The philosopher offered another tale that expands the conundrum. Consider an arrow in flight. At one moment, it is at one position in space. Agreed. Then, in the next moment, it is at a second position in space. Of course. However, it will need a third moment to get from the first to the second, and that moment doesn’t exist, for the same reason that the number three cannot be smuggled in between the numbers one and two. Ergo, the arrow doesn’t move from position one to position two, but simply stands still in space. It doesn’t fly.

The two riddles, and more, are known as Zeno’s paradoxes. As you might expect, their odd conclusions have been disputed by philosophers ever since.

An early interlocutor was Aristotle. He didn’t like the arguments and thought they rested on a mistake that leads to an ambiguity. It is true, Aristotle agreed, that the rational mind can cut time into distinct moments, and divide distances. But that is not to say reality is packed with an infinite number of such splits.

One of Zeno’s most recent interpreters, Iain McGilchrist, takes a different line. He loves the paradoxes for exposing the excesses of reason. In his book, The Matter With Things, McGilchrist argues that Zeno created enigmas to show that if you treat reality analytically, the analysis will lose touch with the reality it purports to grasp.
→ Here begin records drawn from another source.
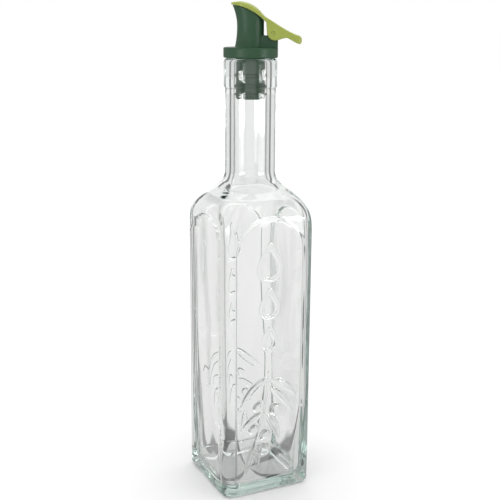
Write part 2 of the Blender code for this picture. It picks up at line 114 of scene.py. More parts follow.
# Olive sprig: leaves as base, tip, width and sideways bow, olives as middle, radius and length.
# FLANK is the width of a ridge's sloping side.
STEM = ((0.0000, 0.0780), (-0.0010, 0.0640), (-0.0035, 0.0500), (-0.0085, 0.0360), (-0.0100, 0.0290))
STEM_WIDTH = 0.0016
STEM_HEIGHT = 0.0004
LEAVES = (
    ((-0.0005, 0.0755), (-0.0200, 0.0565), 0.0054, -0.0022),
    ((0.0005, 0.0735), (0.0188, 0.0600), 0.0050, 0.0024),
    ((0.0000, 0.0690), (0.0167, 0.0485), 0.0044, 0.0020),
    ((-0.0030, 0.0540), (-0.0200, 0.0420), 0.0038, -0.0012),
    ((-0.0030, 0.0520), (0.0070, 0.0335), 0.0042, 0.0022),
    ((-0.0098, 0.0325), (-0.0157, 0.0132), 0.0030, -0.0005),
    ((-0.0092, 0.0310), (-0.0062, 0.0168), 0.0034, -0.0006),
)
OLIVES = (
    ((0.0044, 0.0538), 0.0040, 1.0),
    ((-0.0104, 0.0432), 0.0028, 1.35),
    ((-0.0024, 0.0378), 0.0038, 1.0),
    ((-0.0030, 0.0288), 0.0038, 1.0),
    ((-0.0072, 0.0575), 0.0028, 1.5),
)
OLIVE_TILT = math.radians(35)
OLIVE_HEIGHT = 0.00098
LEAF_HEIGHT = 0.00098
LEAF_VEIN = 0.0006
VEIN_WIDTH = 0.0004
FLANK = 0.0009

# A leaf's least share of its width, at its ends, and the power that moves its swell to the base
LEAF_END = 0.10
LEAF_LEAN = 0.85

# Fineness of the glass: columns on a face, and heights of the rows
RELIEF_COLUMNS = 90
PLAIN_COLUMNS = 14
CORNER_STEPS = 7
FOOT_ROW = 0.001
RELIEF_ROW = 0.00058
PLAIN_ROW = 0.0015
ARCH_ROW = 0.0008
NECK_ROW = 0.004
MOUTH_ROW = 0.006
INNER_NECK_ROW = 0.006
INNER_ROW = 0.007

# Camera of the photograph, with its focal length in pixels of the picture
PICTURE_WIDTH = 500
FOCAL_LENGTH = 923.21
CAMERA_PLACE = Vector((-0.2360, -0.4944, 0.2850))
CAMERA_AZIMUTH = 0.44592
CAMERA_PITCH = 0.24496
CAMERA_ROLL = 0.0059
SENSOR = 36.0


def spaced(start, end, step):
    """Values from start up to, and without, end, about a step apart."""
    count = max(1, round(abs(end - start) / step))
    return [start + (end - start) * i / count for i in range(count)]


def arc(centre, radius, start, end, steps):
    """Points (x, z) on a circle, from one angle in degrees to another."""
    angles = [math.radians(start + (end - start) * i / steps) for i in range(steps + 1)]
    return [(centre[0] + radius * math.cos(a), centre[1] + radius * math.sin(a)) for a in angles]


def smoothstep(t):
    t = np.clip(t, 0.0, 1.0)
    return t * t * (3 - 2 * t)


def mesh_object(name, points, faces):
    mesh = bpy.data.meshes.new(name)
    mesh.from_pydata([tuple(p) for p in points], [], faces)
    mesh.validate()
    obj = bpy.data.objects.new(name, mesh)
    bpy.context.scene.collection.objects.link(obj)
    return obj


def loft(name, rings):
    """A closed solid skinned through rings of equal point count, with a flat cap at each end."""
    count = len(rings[0])
    points = [p for ring in rings for p in ring]
    faces = [list(range(count))[::-1]]
    for level in range(len(rings) - 1):
        low, high = level * count, (level + 1) * count
        for i in range(count):
            j = (i + 1) % count
            faces.append((low + i, low + j, high + j, high + i))
    faces.append(list(range(len(points) - count, len(points))))
    obj = mesh_object(name, points, faces)
    shape = bmesh.new()
    shape.from_mesh(obj.data)
    bmesh.ops.recalc_face_normals(shape, faces=shape.faces)
    shape.to_mesh(obj.data)
    shape.free()
    return obj


def apply_modifiers(obj):
    bpy.context.view_layer.update()
    graph = bpy.context.evaluated_depsgraph_get()
    mesh = bpy.data.meshes.new_from_object(obj.evaluated_get(graph))
    obj.modifiers.clear()
    obj.data = mesh


# Glass bottle


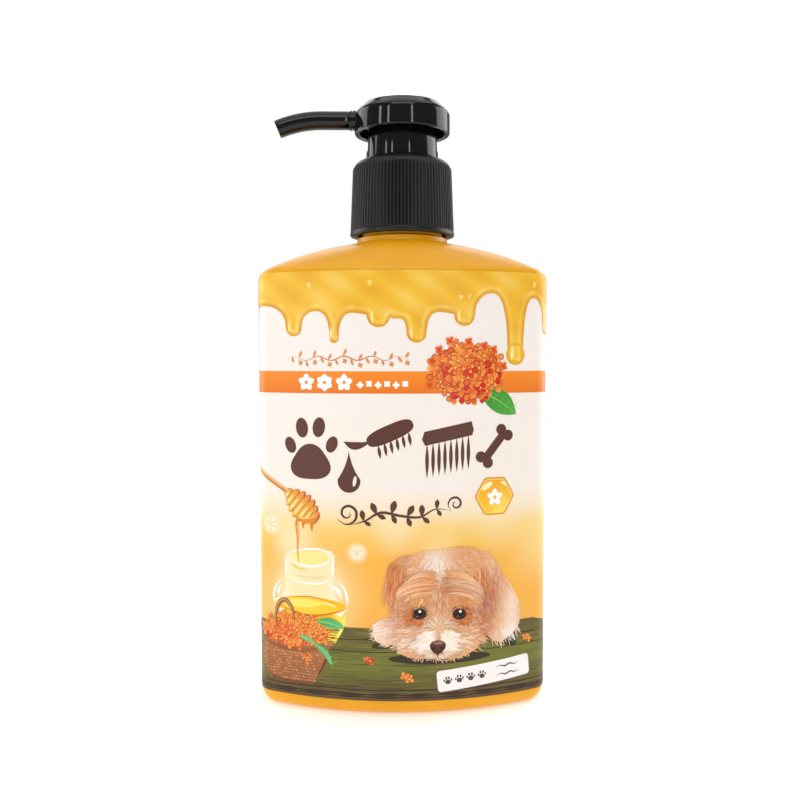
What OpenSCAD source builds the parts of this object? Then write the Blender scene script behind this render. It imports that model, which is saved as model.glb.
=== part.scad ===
// Pump bottle for pet shampoo: a flattened blow-moulded bottle with a printed
// sleeve and a lock-up lotion pump that screws on its neck.
// Origin: centre of the base. +Z up, front face towards -Y, nozzle towards -X.

/* [Bottle] */
// Width of the bottle across its front face
bottle_w = 78; // [76:0.5:80]
// Depth of the bottle, front to back
bottle_d = 42; // [41:0.5:43]
// Radius of the broad front and back faces, seen from above
face_r = 79; // [76:1:82]
// Radius of the narrow side faces, seen from above
side_r = 50; // [46:1:54]
// Radius of the four upright corners, seen from above
corner_r = 5.8; // [5.6:0.1:6.2]
// Wall thickness
wall = 1.2; // [1:0.1:1.4]
// Radius of the heel, where the wall meets the base
heel_r = 4.4; // [4:0.1:4.6]
// Crown radius of the shoulder, seen from the front
crown_r = 86; // [84:1:88]
// Radius of the shoulder's edge
edge_r = 4; // [3.5:0.1:4.5]
// Height where the crown would meet the axis
crown_z = 125.5; // [125:0.1:126]

/* [Sleeve] */
// Lower edge of the printed sleeve
sleeve_z0 = 4.4; // [4.4:0.1:5]
// Upper edge of the printed sleeve
sleeve_z1 = 115.8; // [115:0.1:116.2]
// Thickness of the sleeve film
film = 0.15; // [0.1:0.05:0.2]

/* [Neck] */
// Radius of the plain ring at the root of the neck
neck_ring_r = 12.4; // [12:0.1:12.6]
// Outside radius of the neck wall
neck_r = 10.95; // [10.8:0.05:11]
// Radius of the neck's bore
neck_bore_r = 9.3; // [9:0.1:9.4]
// Top of the neck
neck_top = 142.4; // [142.4:0.1:142.4]
// Thread pitch
pitch = 3.175; // [3.175:0.001:3.175]

/* [Closure] */
// Radius over the ribs at the bottom
closure_r = 14.3; // [14.2:0.05:14.5]
// Radius over the ribs at the top
closure_top_r = 13.6; // [13.5:0.05:13.8]
// Number of grip ribs
ribs = 90; // [60:2:100]
// Bottom and top of the closure
closure_z0 = 126.8; // [126.6:0.1:127]
closure_z1 = 147.4; // [147.4:0.1:147.4]

/* [Pump] */
// Working stroke of the pump
stroke = 6; // [4:0.5:6]
// Radius of the barrel's bore
barrel_bore_r = 6.62; // [6.6:0.01:6.64]
// Radius of the stem
stem_r = 3.5; // [3.4:0.05:3.5]
// Radius of the dip tube
tube_r = 3.2; // [3:0.1:3.2]
// Running clearance between the sliding pieces
fit_gap = 0.05; // [0.04:0.01:0.08]
// Number of spring coils
coils = 8; // [6:1:9]

/* [Head] */
// Radius of the head
head_r = 13.05; // [12.8:0.05:13.2]
// Lower rim of the head
rim_z = 154.6; // [154.6:0.1:155]
// Radius of the nozzle
nozzle_r = 2.5; // [2.3:0.1:2.6]
// Height of the nozzle's axis at the head
nozzle_z = 158.5; // [158.4:0.1:158.6]
// Radius of the nozzle's bend
bend_r = 31.2; // [30:0.2:32]
// Angle of the nozzle's tip below level
bend_deg = 23; // [20:0.5:24]

/* [Hidden] */
$fn = 96;

body_yellow = [0.94, 0.68, 0.13];
print_cream = [0.95, 0.9, 0.82];
gloss_black = [0.04, 0.04, 0.04];
satin_black = [0.1, 0.1, 0.1];
natural_white = [0.92, 0.93, 0.9];
steel_grey = [0.7, 0.71, 0.73];
mirror_silver = [0.85, 0.85, 0.87];

// ---- plan section of the bottle: four arcs joined by four corner arcs ----
face_c = [0, bottle_d / 2 - face_r];
side_c = [bottle_w / 2 - side_r, 0];
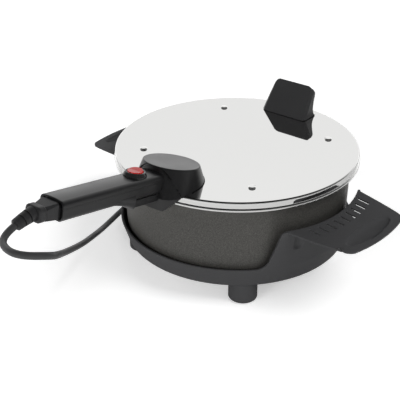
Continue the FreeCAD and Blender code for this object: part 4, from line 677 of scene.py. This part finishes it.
# The seam is a fine dark bead up either side of the cap, along the cap's own front edge.
seam_gap = np.abs(cap_points[:, 1] - HUB_Y + SEAM_BACK + SEAM_LEAN * cap_up)
cap_side = cap_points[:, 0] > CAP_SIDE_R - CAP_SIDE_LEAN * cap_up - CAP_SIDE_BAND
seam_found = cap_points[(seam_gap < SEAM_BAND) & cap_side]
seam_found = seam_found[np.argsort(seam_found[:, 2])]
seam_z = np.linspace(seam_found[0, 2], seam_found[-1, 2], SEAM_ROWS)
seam_line = np.stack([np.interp(seam_z, seam_found[:, 2], seam_found[:, n]) for n in range(3)], axis=-1)
seam_line[:, 0] += SEAM_OUT * np.sin(np.linspace(0, math.pi, SEAM_ROWS))
seam_turn = np.radians(np.linspace(0, 360, SEAM_SIDES, endpoint=False))
seam_ring = SEAM_R * np.stack([np.cos(seam_turn), np.sin(seam_turn), 0 * seam_turn], axis=-1)
seam_right = seam_line[:, None] + seam_ring
seam_left = seam_right[:, ::-1] * (-1, 1, 1)
hub_seam = round_piece("hub_seam", np.stack([seam_right, seam_left]), line_black, 60.0)
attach(hub_seam, "lid")

# Handle
# Two shells of the hub's black phenolic, screwed together from below over a steel bracket
# that holds them to the lid. Inside are the terminal block, the cutout and sleeved wires.
for node in ("handle_upper", "handle_lower", "neck_block"):
    dress(node, handle_black)
for node in ("handle_screws", "bracket_screws", "bracket_nuts"):
    dress(node, zinc)
dress("handle_bracket", metal("bracket_zinc", (0.55, 0.56, 0.58), 0.3, 0.45, 120.0))
dress("thermal_cutout", metal("cutout_can", (0.60, 0.60, 0.60), 0.25, 0.4, 150.0))
dress("terminal_block", moulded(
    "terminal_ceramic", (0.70, 0.68, 0.62), (0.78, 0.76, 0.71), 0.4, 0.5, 800.0, 0.2
))
dress("inner_wires", moulded("wire_sleeve", (0.55, 0.50, 0.40), (0.66, 0.62, 0.52), 0.7, 0.85, 1500.0, 0.8))

# Rear knob
# A leaning block of black phenolic with a hollow back, rounded over at its top, on a foot a
# little smaller than itself. Two screws hold it from inside the lid.
KNOB_PLACE, KNOB_H, KNOB_LEAN = (-0.0045, 0.1027, LID_TOP), 0.0372, 0.0248
KNOB_LOW, KNOB_HIGH, KNOB_ROUND, KNOB_EDGE, KNOB_TOP_FALL = 0.0320, 0.0288, 0.0045, 0.0030, 0.0055
KNOB_FOOT_IN, KNOB_FOOT_SHARE, KNOB_FLARE, KNOB_FLARE_H = 0.0010, 0.0222, 0.0052, 0.0034
KNOB_BACK_Z, KNOB_BACK_Y = (0.0034, 0.0095, 0.0175, 0.0317), (0.0228, 0.0216, 0.0236, 0.0288)
KNOB_FOOT_ROWS, KNOB_SIDE_LOW, KNOB_SIDE_HIGH, KNOB_TOP_SHARE = [0, 0.022, 0.0225], 0.05, 0.86, 0.13

# Its rows are loops round the block, close together at the foot's edge and over the round
# top. A loop runs from y = front_y to back_y for its share of the height, and its front
# corners are cut off.
knob_share = np.concatenate([
    KNOB_FOOT_ROWS,
    np.linspace(KNOB_SIDE_LOW, KNOB_SIDE_HIGH, 16),
    1 - KNOB_TOP_SHARE * np.cos(np.linspace(0, math.pi / 2, 12)),
])[:, None]
knob_half = KNOB_LOW + (KNOB_HIGH - KNOB_LOW) * knob_share
over = np.clip((knob_share - (1 - KNOB_ROUND / KNOB_H)) * KNOB_H, 0, KNOB_ROUND)
knob_half = knob_half - KNOB_ROUND + np.sqrt(np.clip(KNOB_ROUND ** 2 - over ** 2, 0, None))
foot_in = KNOB_FOOT_IN * (knob_share < KNOB_FOOT_SHARE)
knob_half = knob_half - foot_in
front_y, front_z = KNOB_LEAN * knob_share + foot_in, KNOB_H * knob_share
back_z = (KNOB_H - KNOB_TOP_FALL) * knob_share
back_curve = np.polyfit(KNOB_BACK_Z, KNOB_BACK_Y, 3)
back_flare = KNOB_FLARE * np.clip(1 - back_z / KNOB_FLARE_H, 0, 1) ** 2
back_y = np.polyval(back_curve, np.maximum(back_z, KNOB_FLARE_H)) + back_flare
along = np.linspace(-1, 1, 9) * np.ones_like(knob_share)
corner = np.linspace(0, 1, 4)[1:-1]
loop_x = np.concatenate([
    along * (knob_half - KNOB_EDGE), knob_half - KNOB_EDGE * (1 - corner), knob_half + 0 * along,
    -along[:, 1:-1] * knob_half, -knob_half + 0 * along, -knob_half + KNOB_EDGE * corner,
], axis=1)
edge_share = KNOB_EDGE / (back_y - front_y)
side_share = edge_share + (1 - edge_share) * (along + 1) / 2
loop_share = np.concatenate([
    0 * along, corner * edge_share, side_share,
    1 + 0 * along[:, 1:-1], side_share[:, ::-1], (1 - corner) * edge_share,
], axis=1)
loop_y = front_y + (back_y - front_y) * loop_share
loop_z = front_z + (back_z - front_z) * loop_share
knob = np.stack([loop_x, loop_y, loop_z], axis=-1) + np.array(KNOB_PLACE)
knob_black = moulded("knob_black", (0.029, 0.029, 0.030), (0.036, 0.036, 0.037), 0.36, 0.44, 1400.0, 0.14)
knob_shell = round_piece("knob_shell", knob, knob_black, 30.0)
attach(knob_shell, "lid")
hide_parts("rear_knob")
dress("knob_screws", zinc)

# Switch
# A round rocker switch pressed into the handle from above: glossy black bezel and body, and
# a clear red rocker on a steel pin with a lamp below it.
switch_black = moulded("switch_black", (0.012, 0.012, 0.012), (0.016, 0.016, 0.016), 0.22, 0.30, 1600.0, 0.08)
dress("switch_bezel", switch_black)
dress("switch_body", switch_black)
rocker_red, tree, shader = new_finish("rocker_red")
rocker_place = tree.nodes.new("ShaderNodeTexCoord")
rocker_patches = noise(tree, rocker_place.outputs["Object"], 220.0)
rocker_shade = two_shades(tree, rocker_patches.outputs["Fac"], (0.50, 0.006, 0.004), (0.78, 0.020, 0.014))
wire(tree, (rocker_shade, shader.inputs["Base Color"]))
shader.inputs["Roughness"].default_value = 0.18
shader.inputs["Transmission Weight"].default_value = 0.25
dress("rocker", rocker_red)
dress("rocker_pin", zinc)

# Inlet and connector
# A standard mains inlet with nickel-plated pins, set in the handle's mouth, and the lead's
# connector, moulded in soft PVC round brass contacts, in one with its strain relief.
dress("inlet_socket", switch_black)
dress("inlet_pins", metal("pin_nickel", (0.66, 0.62, 0.55), 0.16, 0.28, 300.0))
lead_grey = moulded("lead_grey", (0.015, 0.015, 0.016), (0.021, 0.021, 0.022), 0.42, 0.52, 1200.0, 0.25)
dress("connector_body", lead_grey)
dress("connector_relief", lead_grey)
dress("connector_contacts", metal("contact_brass", (0.66, 0.50, 0.22), 0.2, 0.35, 200.0))

# Mains lead
# Seven millimetres thick and sheathed in soft PVC. It hangs from the connector, passes under
# the handle and round the stand, and what isn't in view lies coiled and tied behind it.
LEAD_DIAMETER, LEAD_LENGTH = 0.007, 1.5
OUT_OF_RELIEF = [(0.0, -0.33806, 0.18288), (0.0, -0.34959, 0.18036), (0.0090, -0.3629, 0.1777)]
FRONT_BEND = [(0.0380, -0.3704, 0.1816), (0.0564, -0.3456, 0.1765), (0.0413, -0.3272, 0.1625)]
HANGING = [
    (0.0088, -0.2945, 0.1349), (-0.0416, -0.2415, 0.0919), (-0.0889, -0.1774, 0.0511),
    (-0.1213, -0.1256, 0.0268), (-0.1432, -0.0845, 0.0124), (-0.1650, -0.0138, 0.0094),
]
ON_TABLE = [(-0.1720, 0.0500, 0.0043), (-0.1740, 0.1050, 0.0043), (-0.1700, 0.1500, 0.0043)]
TO_PLUG = [(-0.128, 0.2275, 0.0113), (-0.0953, 0.2391, 0.0139), (-0.0747, 0.2347, 0.0185)]
COIL_X, COIL_Y = -0.128, 0.187
COIL_OUTER, COIL_INNER, COIL_LOW, COIL_HIGH = 0.0405, 0.0335, 0.0043, 0.0113
COIL_STEP, COIL_STEPS, COIL_INWARD, COIL_UP, COIL_OUTWARD = 15.0, 78, (330, 360), (650, 685), (970, 1005)
CURVE_INSIDE = 0.987

# The coil is x = COIL_X + r cos a, y = COIL_Y + r sin a. On the table it makes about a turn
# outside and one inside, and on the second layer one inside and part of one outside. The
# curve itself runs inside its points, at the share CURVE_INSIDE of their radius.
turned_by = COIL_STEP * np.arange(COIL_STEPS)
coil_radii = [COIL_OUTER, COIL_INNER, COIL_INNER, COIL_OUTER]
coil_r = np.interp(turned_by, COIL_INWARD + COIL_OUTWARD, coil_radii)
coil_r = coil_r / CURVE_INSIDE
coil_z = np.interp(turned_by, COIL_UP, [COIL_LOW, COIL_HIGH])
coil_at = np.radians(180.0 - turned_by)
coil = np.stack([COIL_X + coil_r * np.cos(coil_at), COIL_Y + coil_r * np.sin(coil_at), coil_z], axis=1)
lead_points = np.concatenate([OUT_OF_RELIEF, FRONT_BEND, HANGING, ON_TABLE, coil, TO_PLUG])

lead_curve = bpy.data.curves.new("mains_lead", "CURVE")
lead_curve.dimensions = "3D"
lead_curve.bevel_depth = LEAD_DIAMETER / 2
lead_curve.bevel_resolution = 6
lead_curve.use_fill_caps = True
lead_line = lead_curve.splines.new("NURBS")
lead_line.points.add(len(lead_points) - 1)
lead_line.points.foreach_set("co", np.c_[lead_points, np.ones(len(lead_points))].ravel())
lead_line.order_u = 3
lead_line.use_endpoint_u = True
lead_line.resolution_u = 8
lead = bpy.data.objects.new("mains_lead", lead_curve)
bpy.context.scene.collection.objects.link(lead)
lead_black = moulded("lead_black", (0.032, 0.032, 0.033), (0.042, 0.042, 0.043), 0.42, 0.52, 900.0, 0.2)
lead_curve.materials.append(lead_black)
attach(lead, "connector")
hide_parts("mains_cord", "cord_coil", "cord_tail")

# The plug is the connector's soft PVC, its pins keep the frame's own plain nickel, and a
# plastic-covered wire ties the coil.
dress("mains_plug", lead_grey)
dress("coil_tie", moulded("tie_black", (0.015, 0.015, 0.015), (0.02, 0.02, 0.02), 0.35, 0.45, 1200.0, 0.1))
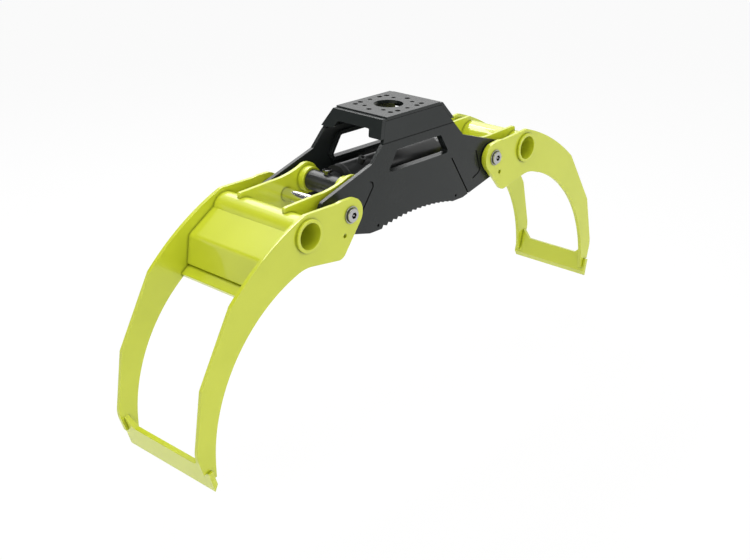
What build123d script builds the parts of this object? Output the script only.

It’s a bit like making a map of a territory and so loving the map that you stop looking at the territory. The upshot is like the driver who robotically obeys the GPS. That works fine, until it doesn’t.

McGilchrist takes Zeno as a warning for a hyper-rational age, like ours. If you stick only to logic, statistics and evidence, then reality will escape you. You’ll start saying things like Achilles can’t capture the tortoise, or the arrow doesn’t fly – or colours don’t exist because they’re really just different wavelengths of light; or consciousness is a mirage because the brain is no more than a computer built of neurons.

A world of pure utility follows, driven by the merciless logic of efficiency, because what’s good, beautiful and true, doesn’t register in the metrics.

Zeno himself said that he sought to demonstrate the insights of his master, Parmenides. The two journeyed to Athens one year, Plato tells us, for the festival of the Great Panathenaea. Parmenides was old, looking every inch the sage, with distinguished white hair. Zeno was in the prime of adulthood, tall and handsome. Both were convinced that, at heart, reality is one. Any perceived differences between things, be that across time or space, are delusions. This is what the puzzles show because the conundrums arise from trying to break reality down.

The distance between Achilles and the tortoise is treated as a series of lengths. That is why the false conclusion is reached. Of course, Achilles catches the tortoise. The flight of the arrow is treated as a series of moments, which is to fragment its one path. When you treat its soaring arc as a whole action, the enigma disappears.

Socrates was said to have been entranced by these thoughts. He congratulated Parmenides for his vision. He congratulated Zeno for expressing what Parmenides had conveyed in a poem, parts of which survive to this day: “One story, one road, now is left: that it is. And on this there are signs aplenty that, being, it is ungenerated and indestructible, whole, of one kind and unwavering, and complete. Nor was it ever, nor will it be, since now it is, all together one, continuous.”

Parmenides and Zeno were expressing an intuition which, though at first seems unlikely, will reveal itself to be true, if you contemplate life carefully. The end is the beginning. The arrival is the starting point. Each moment can be appreciated as if it were the only moment.

The philosophy is perennial, in part because, unlike racing Achilles and the darting arrow, it offers an experience of stillness and peace. The philosophy is humane because, unlike the denials of reason and the demands of utility, it offers a vision of reality which can be loved because it is lovely. Side with the tortoise. Amble. Know inner peace.